● TO BE DONE
Please repeat, exactly and with nothing added, the lines running from the line that contains "Reconstruct the object" to the line that contains "from build123d import *", both lines included.

● DATASET EXTRACT
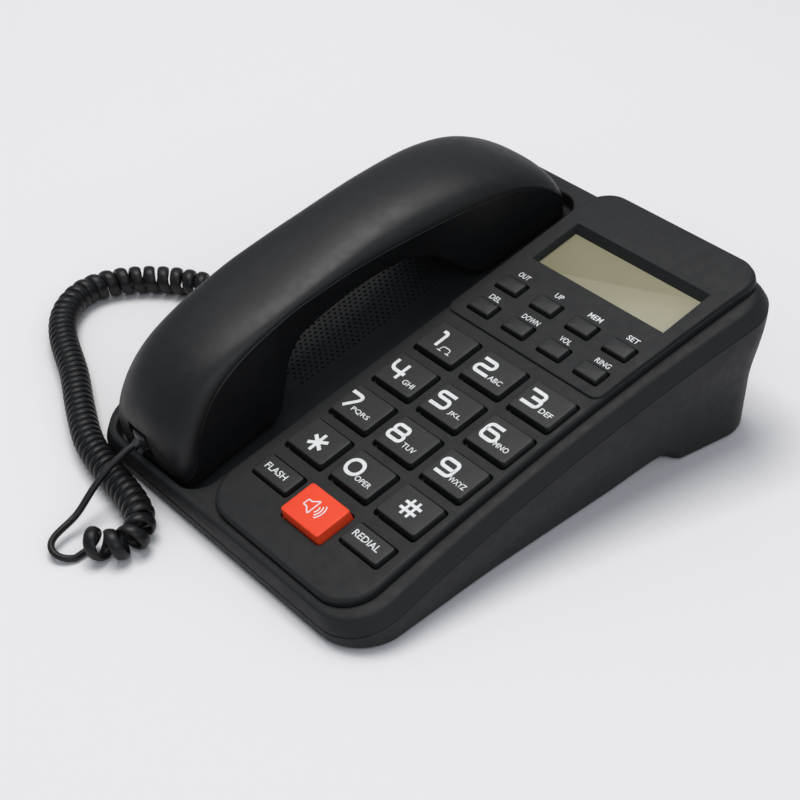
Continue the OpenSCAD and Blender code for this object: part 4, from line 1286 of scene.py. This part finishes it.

---

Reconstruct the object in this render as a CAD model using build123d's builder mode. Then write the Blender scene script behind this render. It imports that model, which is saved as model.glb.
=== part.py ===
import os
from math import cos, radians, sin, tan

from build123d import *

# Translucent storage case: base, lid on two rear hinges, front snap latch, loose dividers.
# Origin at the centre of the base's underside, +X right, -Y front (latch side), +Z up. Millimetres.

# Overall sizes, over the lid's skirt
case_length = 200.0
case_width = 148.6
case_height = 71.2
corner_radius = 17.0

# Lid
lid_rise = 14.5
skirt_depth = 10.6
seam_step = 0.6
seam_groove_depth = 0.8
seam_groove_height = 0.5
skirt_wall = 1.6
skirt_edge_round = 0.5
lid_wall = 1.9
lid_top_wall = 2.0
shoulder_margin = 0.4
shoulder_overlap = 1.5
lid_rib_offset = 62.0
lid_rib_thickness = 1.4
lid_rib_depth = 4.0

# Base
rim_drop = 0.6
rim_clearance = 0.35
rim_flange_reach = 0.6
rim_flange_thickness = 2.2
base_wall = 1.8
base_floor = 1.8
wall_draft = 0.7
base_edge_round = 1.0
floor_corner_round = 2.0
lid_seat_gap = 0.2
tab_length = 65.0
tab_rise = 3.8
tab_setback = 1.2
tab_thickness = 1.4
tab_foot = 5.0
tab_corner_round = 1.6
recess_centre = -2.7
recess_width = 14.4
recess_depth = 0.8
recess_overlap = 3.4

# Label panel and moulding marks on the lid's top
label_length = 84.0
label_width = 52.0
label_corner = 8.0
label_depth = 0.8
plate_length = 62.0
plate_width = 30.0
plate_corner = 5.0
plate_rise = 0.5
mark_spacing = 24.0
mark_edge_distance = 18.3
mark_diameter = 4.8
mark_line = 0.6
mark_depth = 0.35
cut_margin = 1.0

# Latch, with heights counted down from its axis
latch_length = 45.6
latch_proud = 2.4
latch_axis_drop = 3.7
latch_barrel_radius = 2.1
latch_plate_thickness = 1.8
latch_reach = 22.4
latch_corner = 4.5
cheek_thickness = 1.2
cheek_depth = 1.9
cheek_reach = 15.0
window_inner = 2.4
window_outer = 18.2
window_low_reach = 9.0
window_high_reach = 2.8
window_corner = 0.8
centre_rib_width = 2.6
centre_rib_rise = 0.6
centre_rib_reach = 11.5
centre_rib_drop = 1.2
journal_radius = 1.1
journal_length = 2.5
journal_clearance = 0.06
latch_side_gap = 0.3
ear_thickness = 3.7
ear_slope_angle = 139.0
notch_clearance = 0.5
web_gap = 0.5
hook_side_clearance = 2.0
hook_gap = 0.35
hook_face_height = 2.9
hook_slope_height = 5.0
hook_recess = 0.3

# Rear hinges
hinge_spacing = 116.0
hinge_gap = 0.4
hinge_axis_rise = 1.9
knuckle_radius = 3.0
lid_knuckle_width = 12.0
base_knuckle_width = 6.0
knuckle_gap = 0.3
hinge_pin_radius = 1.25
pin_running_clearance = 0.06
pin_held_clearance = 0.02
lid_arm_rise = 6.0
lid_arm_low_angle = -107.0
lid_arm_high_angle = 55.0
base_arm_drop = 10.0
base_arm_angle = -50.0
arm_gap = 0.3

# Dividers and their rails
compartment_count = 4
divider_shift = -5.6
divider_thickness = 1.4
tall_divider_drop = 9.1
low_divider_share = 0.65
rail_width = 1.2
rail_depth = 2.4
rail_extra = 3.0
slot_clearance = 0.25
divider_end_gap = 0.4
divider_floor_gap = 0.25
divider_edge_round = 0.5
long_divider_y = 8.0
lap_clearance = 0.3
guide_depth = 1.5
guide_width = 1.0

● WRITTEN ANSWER
Reconstruct the object in this render as a CAD model using build123d's builder mode. Then write the Blender scene script behind this render. It imports that model, which is saved as model.glb.
=== part.py ===
import os
from math import cos, radians, sin, tan

from build123d import *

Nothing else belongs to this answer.